Task details →
The required output is a word-for-word copy of the lines from the line bearing "trench_tray();" through the line bearing "obj.data.transform(world)", inclusive, and no other lines.

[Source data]
.....

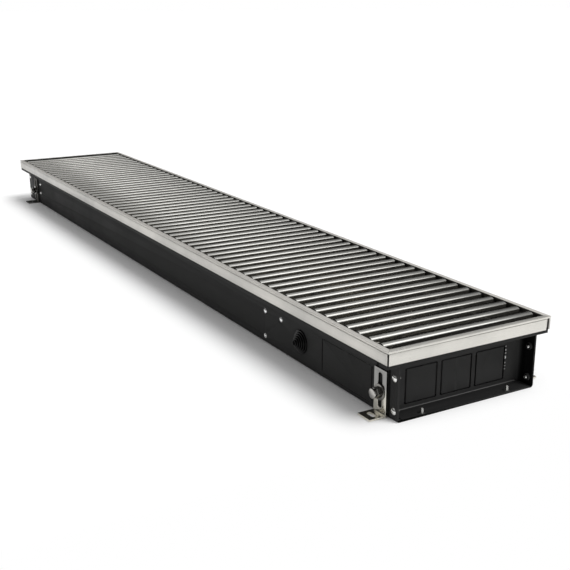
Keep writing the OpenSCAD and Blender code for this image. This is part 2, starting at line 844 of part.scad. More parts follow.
module levelling_screw_front_near() { levelling_screw(1, -1); }

module levelling_screw_front_far() { levelling_screw(-1, -1); }

module levelling_screw_back_near() { levelling_screw(1, 1); }

module levelling_screw_back_far() { levelling_screw(-1, 1); }

// bracket on the back wall
module foot_bracket(x) {
    y0 = tray_y + slide_gap;
    y1 = y0 + bracket_t;
    foot_y = y0 + (foot_reach + bracket_t) / 2;
    half_w = bracket_w / 2;
    half_l = (foot_slot_l - foot_slot_w) / 2;
    color([0.78, 0.77, 0.74]) difference() {
        union() {
            box(x - half_w, x + half_w, y0, y1, 0, bracket_h);
            box(x - half_w, x + half_w, y0, y0 + foot_reach, 0, bracket_t);
        }
        for (z = [slot_z0 + slot_w / 2, slot_z1 - slot_w / 2]) rod_y(y0 - over, y1 + over, x, z, slot_w);
        box(x - slot_w / 2, x + slot_w / 2, y0 - over, y1 + over, slot_z0 + slot_w / 2, slot_z1 - slot_w / 2);
        for (s = [-1, 1]) rod_z(-over, bracket_t + over, x + s * half_l, foot_y, foot_slot_w);
        box(x - half_l, x + half_l, foot_y - foot_slot_w / 2, foot_y + foot_slot_w / 2,
            -over, bracket_t + over);
    }
}

module foot_bracket_front_near() { scale_y(-1) foot_bracket(near_bracket_x); }

module foot_bracket_front_far() { scale_y(-1) foot_bracket(far_bracket_x); }

module foot_bracket_back_near() { foot_bracket(near_bracket_x); }

module foot_bracket_back_far() { foot_bracket(far_bracket_x); }

// centre of a bar along X
function bar_at(i) = bar_x0 + i * bar_pitch;

// one bar: rounded cap, web and foot, with the rod holes
module grille_bar(x) {
    arc_r = (bar_w * bar_w / 4 + cap_rise * cap_rise) / (2 * cap_rise);
    cap_h = cap_rise + cap_edge;
    half_l = bar_len / 2;
    difference() {
        union() {
            intersection() {
                rod_y(-half_l, half_l, x, top_z - arc_r, 2 * arc_r, $fn = 96);
                box(x - bar_w / 2, x + bar_w / 2, -half_l, half_l, top_z - cap_rise, top_z);
            }
            box(x - bar_w / 2, x + bar_w / 2, -half_l, half_l, top_z - cap_h, top_z - cap_rise);
            box(x - web_t / 2, x + web_t / 2, -half_l, half_l, bar_z, top_z - cap_h);
            box(x - bar_foot_w / 2, x + bar_foot_w / 2, -half_l, half_l, bar_z, bar_z + bar_foot_t);
        }
        for (t = [-1, 1]) rod_x(x - web_t, x + web_t, t * rod_place, rod_z, rod_d + 2 * rod_play);
    }
}

module grille_bars() {
    color([0.75, 0.75, 0.74]) for (i = [0 : bar_count - 1]) grille_bar(bar_at(i));
}

module grille_rods() {
    out = web_t / 2 + sleeve_play;
    color([0.6, 0.6, 0.6]) for (t = [-1, 1]) {
        rod_x(bar_at(0) - out, bar_at(bar_count - 1) + out, t * rod_place, rod_z, rod_d);
        rod_x(bar_at(0) - out - bar_foot_t, bar_at(0) - out, t * rod_place, rod_z, sleeve_d);
        rod_x(bar_at(bar_count - 1) + out, bar_at(bar_count - 1) + out + bar_foot_t, t * rod_place,
            rod_z, sleeve_d);
    }
}

module grille_spacers() {
    out = web_t / 2 + sleeve_play;
    color([0.1, 0.1, 0.1]) for (t = [-1, 1], i = [0 : bar_count - 2]) difference() {
        rod_x(bar_at(i) + out, bar_at(i + 1) - out, t * rod_place, rod_z, sleeve_d);
        rod_x(bar_at(i), bar_at(i + 1), t * rod_place, rod_z, rod_d + 2 * rod_play);
    }
}

trench_tray();
end_plate_near();
end_plate_far();
frame_rail_front();
frame_rail_back();
frame_rail_near();
frame_rail_far();
frame_corner_keys();
frame_seals();
grille_support_strips();
end_plate_screws();
end_plate_nuts();
wall_rivets();
cable_grommet();
earth_stud();
earth_nuts();
cradle_near();
cradle_far();
fin_pack();
copper_circuit();
union_nuts();
flow_valve_body();
return_valve_body();
air_vent_body();
clamp_bolts();
clamp_washers();
clamp_nuts();
clamp_inner_nuts();
levelling_bushes();
grille_bars();
grille_rods();
grille_spacers();
foot_bracket_front_near();
foot_bracket_front_far();
foot_bracket_back_near();
foot_bracket_back_far();
levelling_screw_front_near();
levelling_screw_front_far();
levelling_screw_back_near();
levelling_screw_back_far();
flow_hand_cap();
return_spindle();
air_vent_screw();
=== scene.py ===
import json
import math
import bmesh
import bpy
from mathutils import Matrix, Vector

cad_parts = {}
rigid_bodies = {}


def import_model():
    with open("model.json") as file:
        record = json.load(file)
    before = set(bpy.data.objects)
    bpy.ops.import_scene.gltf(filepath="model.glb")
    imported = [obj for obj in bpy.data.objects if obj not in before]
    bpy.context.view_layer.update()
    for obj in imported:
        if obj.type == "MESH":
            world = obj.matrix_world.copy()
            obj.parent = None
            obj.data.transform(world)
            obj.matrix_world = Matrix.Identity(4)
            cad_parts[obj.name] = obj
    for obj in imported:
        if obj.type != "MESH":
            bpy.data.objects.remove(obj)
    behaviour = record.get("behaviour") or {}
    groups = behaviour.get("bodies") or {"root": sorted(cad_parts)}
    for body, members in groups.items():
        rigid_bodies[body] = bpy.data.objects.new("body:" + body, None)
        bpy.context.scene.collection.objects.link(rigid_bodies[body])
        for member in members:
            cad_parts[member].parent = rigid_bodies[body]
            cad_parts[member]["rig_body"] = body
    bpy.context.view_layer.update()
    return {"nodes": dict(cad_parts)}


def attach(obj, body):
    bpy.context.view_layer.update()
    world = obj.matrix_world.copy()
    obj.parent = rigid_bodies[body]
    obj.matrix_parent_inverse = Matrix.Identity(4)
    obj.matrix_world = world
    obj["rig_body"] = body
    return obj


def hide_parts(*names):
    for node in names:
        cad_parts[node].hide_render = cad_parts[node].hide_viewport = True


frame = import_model()
MM = 0.001


# Sizes repeated from the part's source, in metres. X runs to the near end, Y to the back, Z up.
WALL_Y = 0.115
SIDES = (-1, 1)
CLAMP_BOLTS = [(0.771, 0.031), (-0.742, 0.031)]
END_SCREWS = [(x, z) for x in (-0.7965, 0.7965) for z in (0.013, 0.0575)]
NUT_SEAT_Y = 0.1124
RIVETS = [(0.468, 0.051), (0.468, 0.011), (-0.709, 0.051), (-0.709, 0.029)]
EARTH_STUD = (0.516, 0.051)
GROMMET = (0.5735, -0.115, 0.0345)
LEVELLING = {
    "front_near": (0.800, -0.072),
    "front_far": (-0.800, -0.072),
    "back_near": (0.800, 0.072),
    "back_far": (-0.800, 0.072),
}
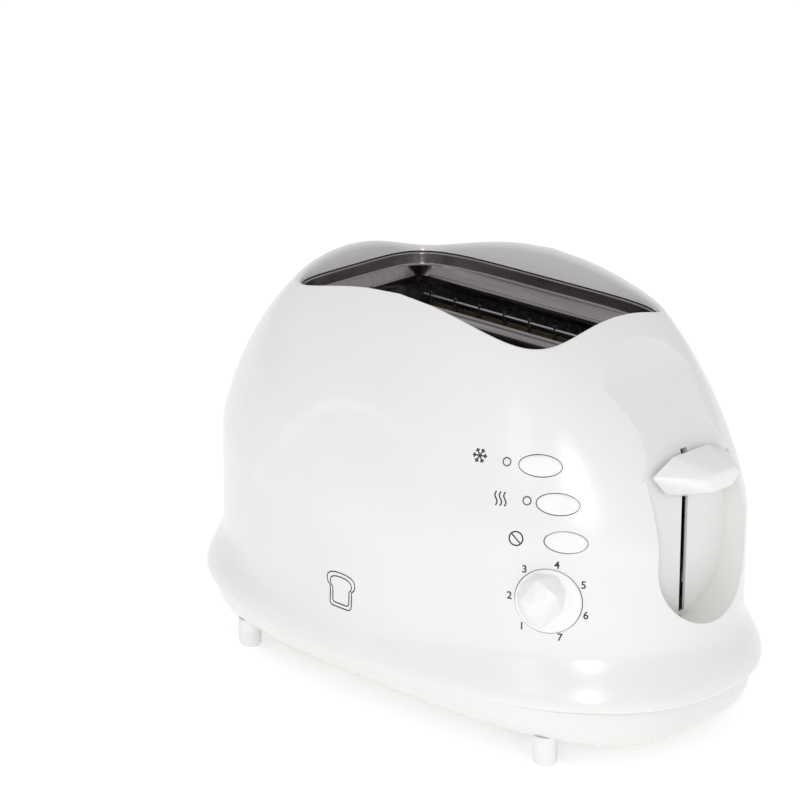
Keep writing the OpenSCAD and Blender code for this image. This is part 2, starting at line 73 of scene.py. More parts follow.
joints = {joint["name"]: joint for joint in frame["joints"]}
mm = 0.001
weld = dict(turned=0.0005, lofted=0.00001)    # points this close, in millimetres, are one


def boxOf(node):
    low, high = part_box(node)
    return low / mm, high / mm


def meshOf(name, bm):
    # turns a bmesh into a mesh and lets the bmesh go
    mesh = bpy.data.meshes.new(name)
    bm.to_mesh(mesh)
    bm.free()
    return mesh


def placed(name, data):
    # puts an object with the given data into the scene
    piece = bpy.data.objects.new(name, data)
    bpy.context.scene.collection.objects.link(piece)
    return piece


def newPiece(name, bm, body, finish, replaced=(), sharp=35):
    # makes a visible piece from a bmesh in millimetres
    bmesh.ops.scale(bm, vec=(mm, mm, mm), verts=bm.verts)
    mesh = meshOf(name, bm)
    mesh.materials.append(finish)
    mesh.shade_smooth()
    mesh.set_sharp_from_angle(angle=radians(sharp))
    piece = placed(name, mesh)
    if body:
        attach(piece, body)
    if replaced:
        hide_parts(*replaced)
    return piece


def faceOutwards(bm):
    bmesh.ops.recalc_face_normals(bm, faces=bm.faces)
    if bm.calc_volume(signed=True) < 0:
        bmesh.ops.reverse_faces(bm, faces=bm.faces)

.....

Solved exercise →
trench_tray();
end_plate_near();
end_plate_far();
frame_rail_front();
frame_rail_back();
frame_rail_near();
frame_rail_far();
frame_corner_keys();
frame_seals();
grille_support_strips();
end_plate_screws();
end_plate_nuts();
wall_rivets();
cable_grommet();
earth_stud();
earth_nuts();
cradle_near();
cradle_far();
fin_pack();
copper_circuit();
union_nuts();
flow_valve_body();
return_valve_body();
air_vent_body();
clamp_bolts();
clamp_washers();
clamp_nuts();
clamp_inner_nuts();
levelling_bushes();
grille_bars();
grille_rods();
grille_spacers();
foot_bracket_front_near();
foot_bracket_front_far();
foot_bracket_back_near();
foot_bracket_back_far();
levelling_screw_front_near();
levelling_screw_front_far();
levelling_screw_back_near();
levelling_screw_back_far();
flow_hand_cap();
return_spindle();
air_vent_screw();
=== scene.py ===
import json
import math
import bmesh
import bpy
from mathutils import Matrix, Vector

cad_parts = {}
rigid_bodies = {}


def import_model():
    with open("model.json") as file:
        record = json.load(file)
    before = set(bpy.data.objects)
    bpy.ops.import_scene.gltf(filepath="model.glb")
    imported = [obj for obj in bpy.data.objects if obj not in before]
    bpy.context.view_layer.update()
    for obj in imported:
        if obj.type == "MESH":
            world = obj.matrix_world.copy()
            obj.parent = None
            obj.data.transform(world)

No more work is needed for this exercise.